Notably, the Weather Underground claimed credit over the years for plenty of incidents and its one-time leaders like Ayers who have since disavowed violence have admitted that the group did commit illegal and violent acts.

But the Weather Underground never claimed credit for the robbery and killing in 1970, and those involved have said that they were trying to get money for the Black Panthers, not the Weather Underground. (Dan Kennedy, an assistant professor of journalism at Northeastern University, and blogger on Boston media issues, over the weekend posted two items detailing all of the evidence suggesting that the Schroder killing was not the work of the Weather Underground -- see items here and here. Graham responded by calling Kennedy "some moron who claims to teach at Northeastern University.")

Boston College issued a statement in which it acknowledged barring Ayers, who had been invited by two student groups to talk about education reform (the focus of his work as a professor). "As a university, we pride ourselves on the free expression of ideas and on the prestige that Boston College holds as a destination of choice among prominent speakers. But we are also aware of the obligation we hold to be respectful of our host community. The emotional scars of the murder of Boston Police Sergeant Walter Schroeder, allegedly at the hands of the Weather Underground, which left nine children fatherless in the shadows of this campus, was an issue that we could not ignore."
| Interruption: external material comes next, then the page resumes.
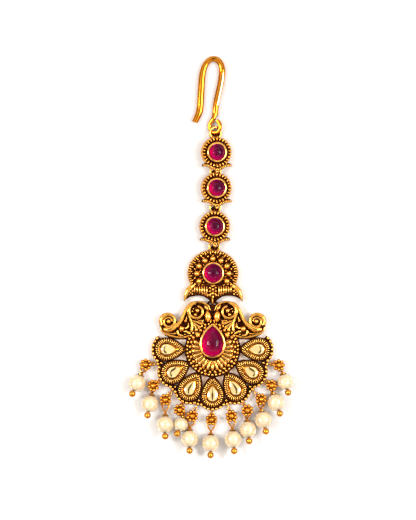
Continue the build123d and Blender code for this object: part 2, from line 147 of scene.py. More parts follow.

So the college called off the event, the statement said, "out of respect for the Schroeder family and out of concern for the safety and well being of our students. We believe that, in light of these unique circumstances, the appropriate decision was made in this case."

Boston College students are now trying to find a site off campus for Ayers to speak tonight.

In an e-mail to Inside Higher Ed, Ayers condemned the college's decision to bar him from appearing on campus. "My involvement in the Weather Underground in the 1970s is well known and entirely public, and all legal issues were dealt with decades ago," he said.

Of Boston College's statement, he said: "The killing of the police officer they refer to resulted in several arrests and convictions, and the Weather Underground had nothing to do with it. There has to be more to the BC decision. The BC statement is outrageous, dishonest and indefensible."

Melissa Roberts, a senior at Boston College who was among those organizing the event, said she was bothered by several issues. First, she noted that there is no evidence that Ayers was "in any way involved" in the 1970 killing, so she wondered why a college should be taking actions based on "some people thinking that he was involved, when he wasn't."

Second, she noted that students had worked with administrators for "weeks and weeks" on the event, only to be told at the last minute that it would be called off.

And third, she noted that Boston College students must already accept some limits on the speakers they can bring to campus if they are likely to express views that conflict with Roman Catholic teachings. Now, she said, the college is going further. "If they can cancel any event that goes against the whims of wealthy conservative donors, that's very concerning to me. That's not academic freedom."

Ayers has been on the college lecture circuit for years, and before the McCain campaign last year tried to link him to Barack Obama, most of those appearances were uneventful. Since the campaign, Ayers's appearances have attracted protests, but have generally gone on as planned. But the University of Nebraska at Lincoln and Georgia Southern University have uninvited Ayers, citing security issues.

Cary Nelson, national president of the American Association of University Professors, said that he is worried about the implications of Ayers events being called off.

"Every Bill Ayers speech has now become a national test case for academic freedom. He is a distinguished professor of education with a past. But no one is really exercised about the Weather Underground any more," he said. "A protest about an Ayers speech is an opportunity to assert external power over campus intellectual life. You call up with an anonymous threat, and a college or university president gets to make solemn noises about security. The threatening phone call is now the ultimate heckler's veto. Every time a campus succumbs to one intellectual integrity is diminished for all of us."